Polymer Architecture
Driving Questions
Natural rubber — latex — is gathered from certain trees and other plants. Ancient Mesoamericans processed and used rubber already by 1600 B.C.E (over 3600 years ago!) and the Aztec empire also used rubber (Tarkanian & Hosler, 2017). In the 19th century, rubber was used to make tires, but they would get sticky on a hot road, pick up debris, and eventually burst. Charles Goodyear (of Goodyear tires) was working to improve the tires in the 1830s. One day, he was trying to mix sulfur with rubber and accidentally dropped the mixture into a hot frying pan. To his surprise, the mixture got harder instead of melting, and kept getting harder as he increased the heat! Why might this have happened?
Here's another question: how can polyethylene make so many different things with vastly different properties? For example, as shown in Figure 9.5.1, it is used to make super lightweight packing foam and quite strong large water pipes.
The answers to both of these questions is that polymers with the same, or nearly the same, chemical make-up can have very different structures.

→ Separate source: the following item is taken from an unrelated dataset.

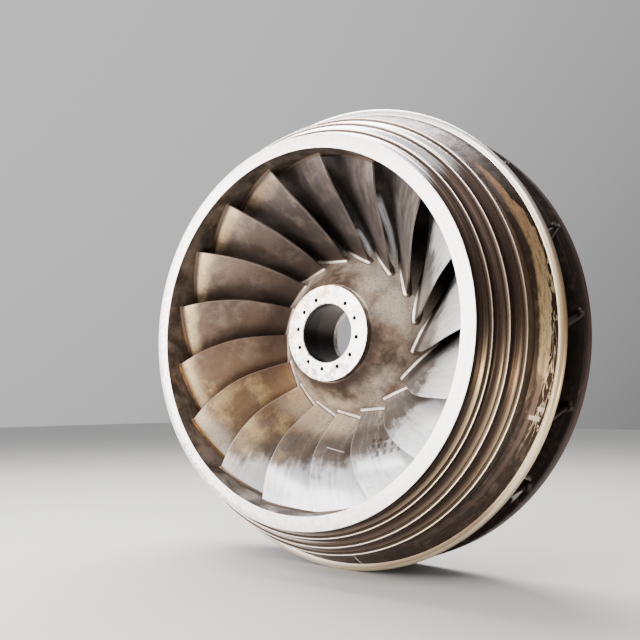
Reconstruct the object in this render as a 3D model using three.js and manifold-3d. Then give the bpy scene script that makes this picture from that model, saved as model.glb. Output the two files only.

Figure 9.5.1 Polyethylene can be used to make materials with vastly different properties, such as light packing foams and strong piping material.
Polymer Architectures 1 - Linear vs Branched
It turns out the main difference between the two types of polyethylene in Figure 9.5.1, known as low-density polyethylene (LDPE) and high-density polyethylene (HDPE) is how much "branching" there is in the polymers. In HDPE, the polymer chains are linear with very few branches. The allows them to get close together and create many secondary bonds. In contrast, LDPE polymer chains are highly branched. This keeps the polymer chains further apart and reduces the number of secondary bonds. These two types of polymer architectures are shown in Figure 9.5.2.
Branching occurs as a normal part of processing, but the amount that it occurs depends on how the processing is conducted. Chemically, a branch in polyethylene is due to a $\ce{C-H}$ bond being replaced by a $\ce{C-C}$ bond from which a new chain can form as shown in Figure 9.5.3.

Figure 9.5.2 Linear vs branched polymers. Note, that in both cases, different polymer chains are only bonded through secondary bonding interactions.

Figure 9.5.3 Branched polyethylene forms when a $\ce{C-H}$ bond is replaced by a $\ce{C-C}$ bond.
Polymer Architectures 2 - Cross-linked and Networked
Returning to our question about rubber from above, it turns out that the sulfur can create links between the polymer chains of rubber (more formally known as polyisoprene). This is illustrated in Figure 9.5.4. Cross-linked polymers have covalent bonds linking different polymer chains. This is contrast to branched polymers shown in Figure 9.5.2 which have branches extending from these chains, but those branches don't have covalent bonds with other chains, only secondary bonds. The consequences of cross-linking the polyisoprene chains is that rubber becomes much stronger, keeps its shape better when stretched, and does not get sticky when hot.
When monomers can form 3 or more covalent bonds, they can form a fourth type of polymer structure: networked polymers. These may look like highly cross-linked polymers, but there is a meaningful distinction between them. Networked polymers are made from mers that pretty much always form 3+ covalent bonds with other mers. Cross linked polymers, in contrast, are made of mers that by default only form 2 covalent bonds with other mers and then go through a process to covalently link the polymer chains. Examples of networked polymers include epoxies, polyurethanes, and phenol-formaldhyde. Cross-linked and networked polymers are illustrated in Figure 9.5.5.

Figure 9.5.4 The "vulcanization" process combines sulfur with polyisoprene (rubber) to cross-link the polymer chains.

Figure 9.5.5 Cross-linked and networked polymers.
Polymer Architecture and Strength
The relationship between polymer structure and strength is shown in Figure 9.5.6. Branched polymers tend to be weakest, because chains are only held together by secondary bonds and the branches prevent extensive secondary bonding. Linear polymers are stronger than branched due to more secondary bonding. Both of these types of polymers are known as Thermoplastics, because they can be softened (and melted) repeatedly by raising the temperature. This also means they can be recycled easily.
Cross-linked polymers are the next strongest type of polymer due to covalent bonds between chains and networked polymers tend to the be strongest due to all the covalent bonds. These polymers are known as Thermosets, because once they are formed through heating, they are set and cannot be reshaped or remelted. This makes them difficult to recycle.

Figure 9.5.6 Branched polymer tend to be the weakest because they only have secondary bonds and not that many of them. Linear polymers are stronger due to more secondary bondings. Cross-linked are stronger still due to covalent bonds between chains. Network polymers tend to be the strongest due to all the covalent bonds.